It is not uncommon for people to go through a period of feeling a failure to oneself and the others. The diminishing of one’s self-worth is, in most if not all cases, caused by the sabotaging of the functioning of our ideal ego by sudden external events and situations. As the cause of sudden dip in self-worth is relational in nature, it is evident that the solution also lies in the field of the others.
In Sumiko 22, Sawako Fukuoka offers the spectator a glance at the life of Sumiko (Haruna Hori), whose struggles with her self-worth ever since she quite her job. Yet, can she, in the two-weeks that the spectator follows her, find a way out of her subjective struggle?
Fukuoka’s slice-of-life narrative corroborates, first and foremost, that self-worth is deeply social and relational in nature. While the subject can rely on the signifiers of the others to stage an acceptable image and fit within the conversational flow, the lingering doubt of being worth the Other’s love inhibits Sumiko from bringing her own subject in play and affect the path of the conversation.
Sumiko’s doubt is deeply connected with the subjective emptiness that marks her (life). What she does not want to bring into play in the relational field is her very emptiness. Sumiko feels she has nothing subjective to reveal to her friends. The signifiers of the others, despite offering Sumiko a mirror-like frame to reflect an agreeable ego to the others, signal the other’s subjective fullness and complicates Sumiko’s ability to offer the other a glance at the subjectivity she feels she lacks.
However, Sumiko does sometimes succeed in granting another subject a glance at her peculiarities. Yet, as revealing something of her subject (e.g. her fixation on salmon) is risky – it might scare the Other and his love away, the desire to speak is highly dependent on the person she is with. It should be evident that whenever Sumiko speaks through the frame of her own ego, she demands the Other’s love (Narra-note 1, Narra-note 2, psycho-note 1).
Sumiko’s subjective emptiness is also evident in the many solitary activities she engages in to pass the time – e.g. taking selfies from herself, drawing her parent’s cat Okoge, eating egg with mayonnaise. These activities reverberate her emptiness because they are cut off from the Other – they have no address. Any speech or sound that she utters while engaging in these activities is auto-erotic in nature.
Yet, Sumiko 22 is not a narrative about Sumiko’s emptiness, but about Sumiko’s attempt to reach out to the Other to organize others around her so that her subjective voice could possibly find an address – that she when she is ready, can vocalize her doubts to someone who can and wants to receive them. It is a narrative that stages the subject’s preparatory stages to combat the sudden emptiness and the diminished self-worth, as instigated by her societal failure.
The composition of Sumiko 22 is a quite static affair, offering the spectator a peaceful concatenation of static shots. Neither the sudden slow dynamic shot nor the fleeting shaky moment within Fukuoka’s composition derails the fact that the visual pleasure of his narrative lies in its static moments.
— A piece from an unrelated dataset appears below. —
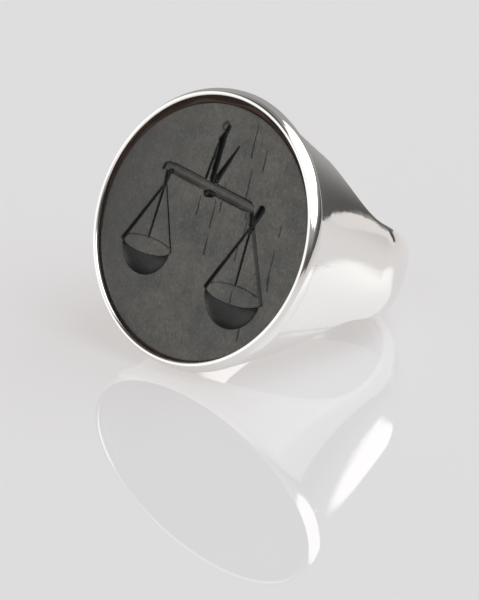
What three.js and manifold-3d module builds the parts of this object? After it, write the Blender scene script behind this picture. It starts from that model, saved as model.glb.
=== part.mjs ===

Fukuoka delivers some nice shot-compositions and adds some light-hearted touches with some visual decorations (the repetition of sudden zoom-ins) (Sound-note 1).
Sumiko 22 is a narrative of subtlety. While some spectator will surely feel like nothing happens, Fukuoka has crafted a subtle but playful narrative about a subject who slowly tries to crawl out the hole of emptiness and diminished self-worth she stumbled in after quitting her job. Highly recommended.
Notes
Narra-note 1: One time, Sumiko tries to vocalize her doubts about her own ego and subjectivity to her roommate Hana. Sadly, Hana takes Sumiko’s chance away to question herself by steering the conversation away from the emptiness she just brought into play. The subjective emptiness was masterly washed away by the imaginary fullness of happy but empty conversing.
Narra-note 2: This desire to be loved is most evident in her fantasies being having certain men who surround her as her boyfriend. Yet, it also reverberates in Sumiko’s other enunciations.
Psycho-note 1: Some spectators might argue that she reveals quiet a lot about herself to some others, but they forget that what she says fits within the imaginary flow of the conversation and stays within the boundaries of what is socially accepted
The speech might seem subjective – sketching out a fleeting corner of her ego to the other, but it always has a factual flavour and keeps her doubts about herself radically hidden. Nevertheless, the demand for love is also present in these enunciations.
Sound-note 1: However,the light-hearted nature of these decorations is not visual in nature, but auditive. It is the accompanying sound that gives the visual decoration its light-hearted flavour.